— start SUPPLIED MATERIAL —

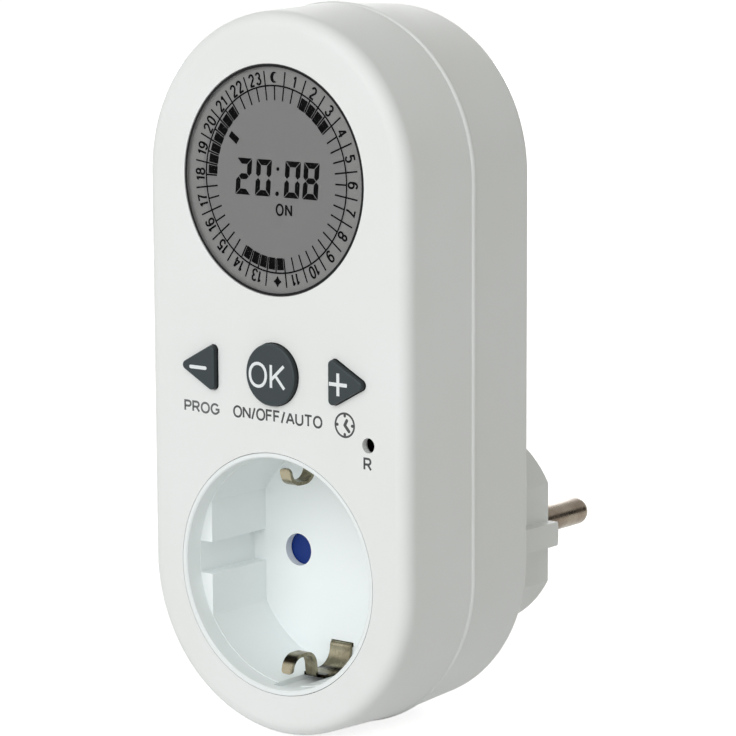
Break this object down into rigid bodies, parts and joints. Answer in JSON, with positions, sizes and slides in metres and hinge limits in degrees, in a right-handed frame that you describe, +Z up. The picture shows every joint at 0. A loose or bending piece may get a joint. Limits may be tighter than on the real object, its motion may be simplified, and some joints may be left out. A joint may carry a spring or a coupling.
{
  "type": "plug-in timer switch",
  "caption": "Digital plug-in timer switch: oblong white housing, round display, arrow and OK keys, recessed earthed socket in front, earthed plug with round pins behind.",
  "frame": {"origin": "middle of the plug's end face, between the two pins", "axes": "+X to the right seen from the front, +Y the way the plug pins point, +Z up along the housing"},
  "size_m": [0.056, 0.0756, 0.1213],
  "materials": {
    "housing_white": "satin moulded ABS",
    "insert_white": "glossy moulded urea, cooler white than the shells",
    "key_grey": "dark slate plastic with white marks",
    "window_clear": "clear acrylic window, slightly glossy",
    "lcd_glass": "grey reflective display panel with dark segments",
    "frame_black": "black moulded frame",
    "zebra_rubber": "striped conductive rubber",
    "board_green": "green solder mask",
    "screw_steel": "zinc plated",
    "nickel_plate": "nickel plated brass, slightly yellow",
    "contact_brass": "bare spring brass",
    "shutter_blue": "blue acetal",
    "carrier_white": "natural polyamide",
    "chip_black": "black moulding compound",
    "battery_steel": "plain steel can",
    "coil_copper": "enamelled copper winding",
    "relay_black": "dark relay case",
    "relay_iron": "zinc plated soft iron",
    "capacitor_box": "grey box capacitor",
    "sleeve_dark": "shrunk sleeve",
    "varistor_blue": "dipped coating",
    "resistor_body": "flameproof coating",
    "ribbon_grey": "PVC ribbon",
    "switch_black": "black switch base",
    "plunger_brown": "moulded plunger"
  },
  "bodies": {
    "housing": {"front_shell": "housing_white", "rear_shell": "housing_white", "housing_screws": "screw_steel", "socket_insert": "insert_white", "insert_screws": "screw_steel", "shutter_spring": "relay_iron", "contact_carrier": "carrier_white", "carrier_screws": "screw_steel", "neutral_contact": "contact_brass", "line_contact": "contact_brass", "neutral_link": "contact_brass", "line_input_bar": "contact_brass", "line_output_bar": "contact_brass", "plug_pin_neutral": "nickel_plate", "plug_pin_line": "nickel_plate", "pin_clamp": "carrier_white", "clamp_screw": "screw_steel", "earth_strap": "nickel_plate", "earth_clip_top": "nickel_plate", "earth_clip_bottom": "nickel_plate", "lcd_window": "window_clear", "lcd_panel": "lcd_glass", "lcd_frame": "frame_black", "zebra_strip_upper": "zebra_rubber", "zebra_strip_lower": "zebra_rubber", "control_pcb": "board_green", "pcb_screws": "screw_steel", "microcontroller": "chip_black", "crystal": "battery_steel", "backup_battery": "battery_steel", "power_pcb": "board_green", "power_pcb_screws": "screw_steel", "board_ribbon": "ribbon_grey", "dropper_capacitor": "capacitor_box", "smoothing_capacitor": "sleeve_dark", "varistor": "varistor_blue", "fusible_resistor": "resistor_body", "rectifier_diodes": "chip_black", "relay_base": "relay_black", "relay_cover": "relay_black", "relay_bobbin": "carrier_white", "relay_coil": "coil_copper", "relay_yoke": "relay_iron", "relay_fixed_contact": "contact_brass", "ok_switch_body": "switch_black", "minus_switch_body": "switch_black", "plus_switch_body": "switch_black", "reset_switch_body": "switch_black"},
    "ok_key": {"ok_button": "key_grey", "ok_switch_plunger": "plunger_brown"},
    "minus_key": {"minus_button": "key_grey", "minus_switch_plunger": "plunger_brown"},
    "plus_key": {"plus_button": "key_grey", "plus_switch_plunger": "plunger_brown"},
    "reset_key": {"reset_switch_plunger": "plunger_brown"},
    "shutter": {"shutter_rotor": "shutter_blue"},
    "armature": {"relay_armature": "relay_iron", "relay_contact_blade": "contact_brass"}
  },
  "joints": [
    {"name": "ok_press", "type": "slide", "parent": "housing", "child": "ok_key", "axis": [0, 1, 0], "range_m": [0, 0.0004], "stiffness_N_per_m": 2500, "springref_m": -0.0003},
    {"name": "minus_press", "type": "slide", "parent": "housing", "child": "minus_key", "axis": [0, 1, 0], "range_m": [0, 0.0004], "stiffness_N_per_m": 2500, "springref_m": -0.0003},
    {"name": "plus_press", "type": "slide", "parent": "housing", "child": "plus_key", "axis": [0, 1, 0], "range_m": [0, 0.0004], "stiffness_N_per_m": 2500, "springref_m": -0.0003},
    {"name": "reset_press", "type": "slide", "parent": "housing", "child": "reset_key", "axis": [0, 1, 0], "range_m": [0, 0.0004], "stiffness_N_per_m": 2500, "springref_m": -0.0003},
    {"name": "shutter_turn", "type": "hinge", "parent": "housing", "child": "shutter", "pos_m": [0, -0.0355, 0], "axis": [0, 1, 0], "range_deg": [0, 40], "stiffness_Nm_per_rad": 0.002, "springref_deg": -5.73},
    {"name": "relay_close", "type": "hinge", "parent": "housing", "child": "armature", "pos_m": [0.0123, -0.04, 0.0492], "axis": [-1, 0, 0], "range_deg": [0, 3.5], "stiffness_Nm_per_rad": 0.02, "springref_deg": -1.72}
  ]
}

— end SUPPLIED MATERIAL —

> **CHALLENGE**: Extract all lines as given.

> **FINAL RESULT**:
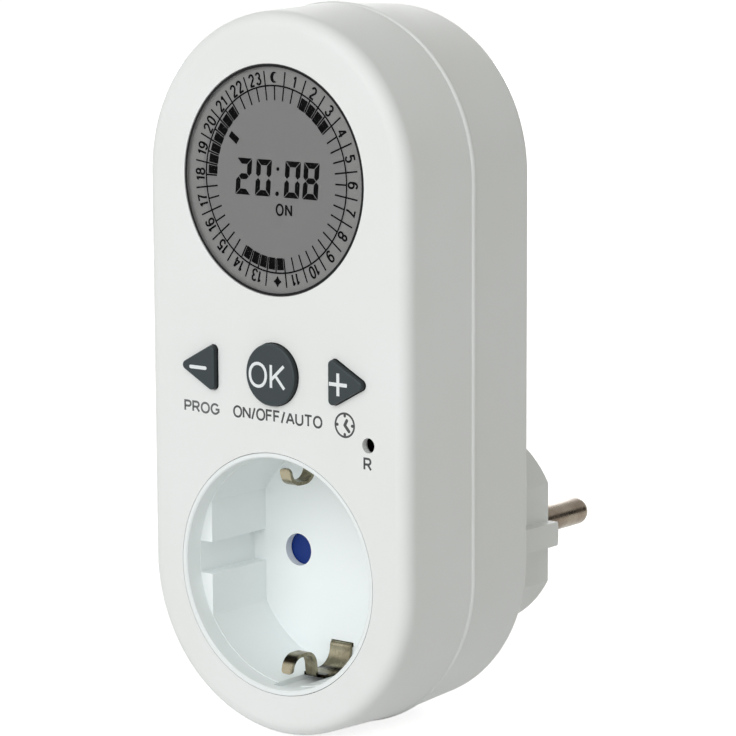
Break this object down into rigid bodies, parts and joints. Answer in JSON, with positions, sizes and slides in metres and hinge limits in degrees, in a right-handed frame that you describe, +Z up. The picture shows every joint at 0. A loose or bending piece may get a joint. Limits may be tighter than on the real object, its motion may be simplified, and some joints may be left out. A joint may carry a spring or a coupling.
{
  "type": "plug-in timer switch",
  "caption": "Digital plug-in timer switch: oblong white housing, round display, arrow and OK keys, recessed earthed socket in front, earthed plug with round pins behind.",
  "frame": {"origin": "middle of the plug's end face, between the two pins", "axes": "+X to the right seen from the front, +Y the way the plug pins point, +Z up along the housing"},
  "size_m": [0.056, 0.0756, 0.1213],
  "materials": {
    "housing_white": "satin moulded ABS",
    "insert_white": "glossy moulded urea, cooler white than the shells",
    "key_grey": "dark slate plastic with white marks",
    "window_clear": "clear acrylic window, slightly glossy",
    "lcd_glass": "grey reflective display panel with dark segments",
    "frame_black": "black moulded frame",
    "zebra_rubber": "striped conductive rubber",
    "board_green": "green solder mask",
    "screw_steel": "zinc plated",
    "nickel_plate": "nickel plated brass, slightly yellow",
    "contact_brass": "bare spring brass",
    "shutter_blue": "blue acetal",
    "carrier_white": "natural polyamide",
    "chip_black": "black moulding compound",
    "battery_steel": "plain steel can",
    "coil_copper": "enamelled copper winding",
    "relay_black": "dark relay case",
    "relay_iron": "zinc plated soft iron",
    "capacitor_box": "grey box capacitor",
    "sleeve_dark": "shrunk sleeve",
    "varistor_blue": "dipped coating",
    "resistor_body": "flameproof coating",
    "ribbon_grey": "PVC ribbon",
    "switch_black": "black switch base",
    "plunger_brown": "moulded plunger"
  },
  "bodies": {
    "housing": {"front_shell": "housing_white", "rear_shell": "housing_white", "housing_screws": "screw_steel", "socket_insert": "insert_white", "insert_screws": "screw_steel", "shutter_spring": "relay_iron", "contact_carrier": "carrier_white", "carrier_screws": "screw_steel", "neutral_contact": "contact_brass", "line_contact": "contact_brass", "neutral_link": "contact_brass", "line_input_bar": "contact_brass", "line_output_bar": "contact_brass", "plug_pin_neutral": "nickel_plate", "plug_pin_line": "nickel_plate", "pin_clamp": "carrier_white", "clamp_screw": "screw_steel", "earth_strap": "nickel_plate", "earth_clip_top": "nickel_plate", "earth_clip_bottom": "nickel_plate", "lcd_window": "window_clear", "lcd_panel": "lcd_glass", "lcd_frame": "frame_black", "zebra_strip_upper": "zebra_rubber", "zebra_strip_lower": "zebra_rubber", "control_pcb": "board_green", "pcb_screws": "screw_steel", "microcontroller": "chip_black", "crystal": "battery_steel", "backup_battery": "battery_steel", "power_pcb": "board_green", "power_pcb_screws": "screw_steel", "board_ribbon": "ribbon_grey", "dropper_capacitor": "capacitor_box", "smoothing_capacitor": "sleeve_dark", "varistor": "varistor_blue", "fusible_resistor": "resistor_body", "rectifier_diodes": "chip_black", "relay_base": "relay_black", "relay_cover": "relay_black", "relay_bobbin": "carrier_white", "relay_coil": "coil_copper", "relay_yoke": "relay_iron", "relay_fixed_contact": "contact_brass", "ok_switch_body": "switch_black", "minus_switch_body": "switch_black", "plus_switch_body": "switch_black", "reset_switch_body": "switch_black"},
    "ok_key": {"ok_button": "key_grey", "ok_switch_plunger": "plunger_brown"},
    "minus_key": {"minus_button": "key_grey", "minus_switch_plunger": "plunger_brown"},
    "plus_key": {"plus_button": "key_grey", "plus_switch_plunger": "plunger_brown"},
    "reset_key": {"reset_switch_plunger": "plunger_brown"},
    "shutter": {"shutter_rotor": "shutter_blue"},
    "armature": {"relay_armature": "relay_iron", "relay_contact_blade": "contact_brass"}
  },
  "joints": [
    {"name": "ok_press", "type": "slide", "parent": "housing", "child": "ok_key", "axis": [0, 1, 0], "range_m": [0, 0.0004], "stiffness_N_per_m": 2500, "springref_m": -0.0003},
    {"name": "minus_press", "type": "slide", "parent": "housing", "child": "minus_key", "axis": [0, 1, 0], "range_m": [0, 0.0004], "stiffness_N_per_m": 2500, "springref_m": -0.0003},
    {"name": "plus_press", "type": "slide", "parent": "housing", "child": "plus_key", "axis": [0, 1, 0], "range_m": [0, 0.0004], "stiffness_N_per_m": 2500, "springref_m": -0.0003},
    {"name": "reset_press", "type": "slide", "parent": "housing", "child": "reset_key", "axis": [0, 1, 0], "range_m": [0, 0.0004], "stiffness_N_per_m": 2500, "springref_m": -0.0003},
    {"name": "shutter_turn", "type": "hinge", "parent": "housing", "child": "shutter", "pos_m": [0, -0.0355, 0], "axis": [0, 1, 0], "range_deg": [0, 40], "stiffness_Nm_per_rad": 0.002, "springref_deg": -5.73},
    {"name": "relay_close", "type": "hinge", "parent": "housing", "child": "armature", "pos_m": [0.0123, -0.04, 0.0492], "axis": [-1, 0, 0], "range_deg": [0, 3.5], "stiffness_Nm_per_rad": 0.02, "springref_deg": -1.72}
  ]
}